A decade after this was written an irrational, aggressive force plunged them into a war against their will. After their concerted attempt to placate that force.

That ridiculously primitive dagger that I use as a more modern symbol of the sword of chivalry became a tool so useful and iconic that half of the world copied it during the conflagration that followed. That medieval device was modern and relevant.  We are not so advanced as we believe.

Of Course Charteris was updating another poem.

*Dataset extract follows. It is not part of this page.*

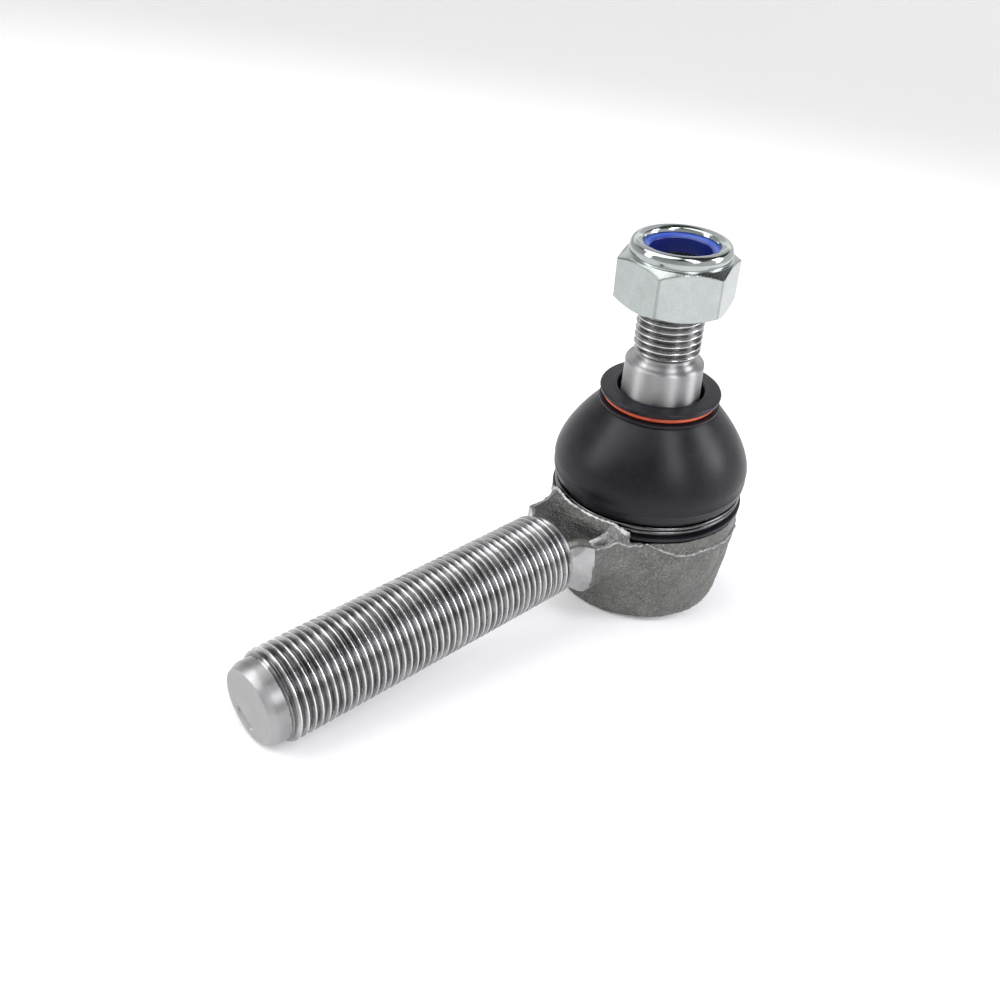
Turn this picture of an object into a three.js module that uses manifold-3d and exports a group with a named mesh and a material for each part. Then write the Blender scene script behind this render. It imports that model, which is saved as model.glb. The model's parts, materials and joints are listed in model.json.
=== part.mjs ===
// Tie rod end: a ball stud in a forged housing with a threaded shank.
// Millimetres. The stud points along +Z, the shank along -X, and the origin is the
// centre of the cover plate's outer face, which the housing stands on.
import * as THREE from "three";
import { mergeVertices } from "three/addons/utils/BufferGeometryUtils.js";
import Module from "manifold-3d";

const wasm = await Module();
wasm.setup();

const GAP = 0.3; // left between pieces that touch

// Ball joint
const BALL_Z = 20; // ball centre, and the height of the shank's axis
const BALL_R = 12.5;
const SEAT_WALL = 2.2;
const SEAT_R = BALL_R + GAP;
const SEAT_OUTER_R = SEAT_R + SEAT_WALL;
const BORE_R = SEAT_OUTER_R + GAP;
const SEAT_SPLIT = 0.15; // half the gap between the two seat halves

// Housing
const BASE_Z = 0.6; // edge of the rolled lip
const BASE_R = 18.75;
const BASE_ROUND = 1.2;
const LEDGE_Z = 23.2; // turned ledge under the boot
const LEDGE_R = 21.1;
const BODY_R = 20.2; // half way up, where the body is a little fuller than a cone
const BODY_Z = 11;
const SIDE_TOP_Z = 19.2; // the side is upright above this
const SPIGOT_R = 17.4; // the boot's collar grips this
const SPIGOT_LIP_R = 18.1;
const SPIGOT_LIP_LOW_Z = 27.1;
const SPIGOT_LIP_HIGH_Z = 28.2;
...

peter-nevins-sir-patrick-spens

          Sir Patrick Spens

The King sits in Dunferline toun, 
Drinkin the blude-reid wine 
'O whaur will A get a skeely skipper 
Tae sail this new ship o mine?' 

O up and spak an eldern knight, 
Sat at the king's richt knee; 
'Sir Patrick Spens is the best sailor 
That ever sailt the sea.' 

Our king has written a braid letter 
And sealed it wi his hand, 
And sent it to Sir Patrick Spens, 
Wis walkin on the strand. 

'Tae Noroway, to Noroway, 
Tae Noroway ower the faem; 
The King's dauchter o Noroway, 
Tis thou maun bring her hame.' 

The first word that Sir Partick read 
Sae loud, loud laucht he; 
The neist word that Sir Patrick read 
The tear blindit his ee. 

'O wha is this has duin this deed 
An tauld the king o me, 
Tae send us out, at this time o year, 
Tae sail abuin the sea? 

'Be it wind, be it weet, be it hail, be it sleet, 
Our ship maun sail the faem; 
The King's dauchter o Noroway, 
Tis we maun fetch her hame.' 

They hoystit their sails on Monenday morn, 
Wi aw the speed they may; 
They hae landit in Noroway 
Upon a Wodensday. 

'Mak ready, mak ready, my merry men aw! 
Our gude ship sails the morn.' 
'Nou eer alack, ma maister dear, 
I fear a deadly storm.' 

'A saw the new muin late yestreen 
Wi the auld muin in her airm 
And gif we gang tae sea, maister, 
A fear we'll cam tae hairm.' 

They hadnae sailt a league, a league, 
A league but barely three, 
When the lift grew dark, an the wind blew loud 
An gurly grew the sea. 

The ankers brak, an the topmaist lap, 
It was sic a deadly storm. 
An the waves cam ower the broken ship 
Til aw her sides were torn. 

'Go fetch a web o silken claith, 
Anither o the twine, 
An wap them into our ship's side, 
An let nae the sea cam in.' 

They fetcht a web o the silken claith, 
Anither O the twine, 
An they wappp'd them roun that gude ship's side, 
But still the sea cam in. 

O laith, laith were our gude Scots lords 
Tae weet their cork-heelt shuin; 
But lang or aw the play wis playd 
They wat their hats abuin. 

And mony wis the feather bed 
That flattert on the faem; 
And mony wis the gude lord's son 
That never mair cam hame. 

O lang, lang may the ladies sit, 
Wi their fans intae their hand, 
Afore they see Sir Patrick Spens 
Come sailin tae the strand! 

And lang, lang may the maidens sit 
Wi their gowd kames in their hair, 
A-waitin for their ane dear loes! 
For them they'll see nae mair. 

Half-ower, half-ower to Aberdour, 
Tis fifty fathoms deep; 
An there lies gude Sir Patrick Spens, 
Wi the Scots lords at his feet!
Oh, and Amanda, that is Scots. 
Not unlike what some of your ancestors spoke in Crempsie 
a bit west of Edinburgh.
Gaelic you could not read without considerable study.